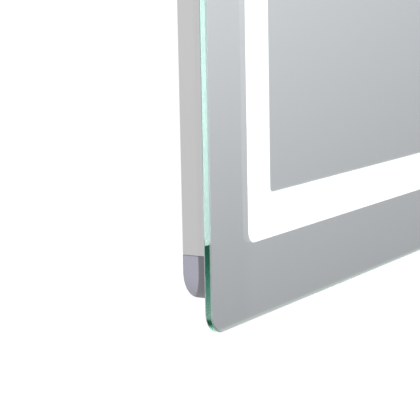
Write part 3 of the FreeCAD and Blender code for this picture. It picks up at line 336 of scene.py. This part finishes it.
def moulded_plastic(name, tint, roughness=0.5, texture=0.5, coat=0.0):
    """Moulded plastic: a fine etched texture and a faint cloud in its colour."""
    def build(graph):
        etch = graph.noise(graph.place(), 2600.0, 2.0)
        cloud = graph.noise(graph.place(), 45.0, 3.0)
        shade = graph.blend(cloud, rgba(tint, 0.965), rgba(tint, 1.035))
        return graph.surface(Base_Color=shade, Roughness=roughness + (etch - 0.5) * 0.16,
                             Coat_Weight=coat, IOR=1.5,
                             Normal=graph.bump(etch, 0.03 * MM, texture))
    return material(name, build)


def powder_coat(name, tint, roughness=0.42):
    """Powder coated sheet: orange peel relief over a nearly even colour."""
    def build(graph):
        peel = graph.noise(graph.place(), 520.0, 1.5)
        cloud = graph.noise(graph.place(), 7.0, 3.0)
        shade = graph.blend(cloud, rgba(tint, 0.97), rgba(tint, 1.02))
        return graph.surface(Base_Color=shade, Roughness=roughness + (peel - 0.5) * 0.1,
                             Normal=graph.bump(peel, 0.05 * MM, 0.5))
    return material(name, build)


def soft_rubber(name, tint):
    """Moulded rubber: dull, slightly sheened, with a fine bloom."""
    def build(graph):
        bloom = graph.noise(graph.place(), 900.0, 4.0)
        shade = graph.blend(bloom, rgba(tint, 0.85), rgba(tint, 1.15))
        return graph.surface(Base_Color=shade, Roughness=0.72 + (bloom - 0.5) * 0.2,
                             Sheen_Weight=0.15, Normal=graph.bump(bloom, 0.03 * MM, 0.5))
    return material(name, build)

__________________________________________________

■ Work to do ■
Write out the material from the first line to the last, exactly.

■ Solution ■
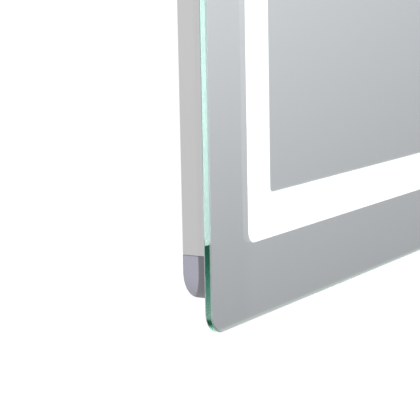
Write part 3 of the FreeCAD and Blender code for this picture. It picks up at line 336 of scene.py. This part finishes it.
def moulded_plastic(name, tint, roughness=0.5, texture=0.5, coat=0.0):
    """Moulded plastic: a fine etched texture and a faint cloud in its colour."""
    def build(graph):
        etch = graph.noise(graph.place(), 2600.0, 2.0)
        cloud = graph.noise(graph.place(), 45.0, 3.0)
        shade = graph.blend(cloud, rgba(tint, 0.965), rgba(tint, 1.035))
        return graph.surface(Base_Color=shade, Roughness=roughness + (etch - 0.5) * 0.16,
                             Coat_Weight=coat, IOR=1.5,
                             Normal=graph.bump(etch, 0.03 * MM, texture))
    return material(name, build)


def powder_coat(name, tint, roughness=0.42):
    """Powder coated sheet: orange peel relief over a nearly even colour."""
    def build(graph):
        peel = graph.noise(graph.place(), 520.0, 1.5)
        cloud = graph.noise(graph.place(), 7.0, 3.0)
        shade = graph.blend(cloud, rgba(tint, 0.97), rgba(tint, 1.02))
        return graph.surface(Base_Color=shade, Roughness=roughness + (peel - 0.5) * 0.1,
                             Normal=graph.bump(peel, 0.05 * MM, 0.5))
    return material(name, build)


def soft_rubber(name, tint):
    """Moulded rubber: dull, slightly sheened, with a fine bloom."""
    def build(graph):
        bloom = graph.noise(graph.place(), 900.0, 4.0)
        shade = graph.blend(bloom, rgba(tint, 0.85), rgba(tint, 1.15))
        return graph.surface(Base_Color=shade, Roughness=0.72 + (bloom - 0.5) * 0.2,
                             Sheen_Weight=0.15, Normal=graph.bump(bloom, 0.03 * MM, 0.5))
    return material(name, build)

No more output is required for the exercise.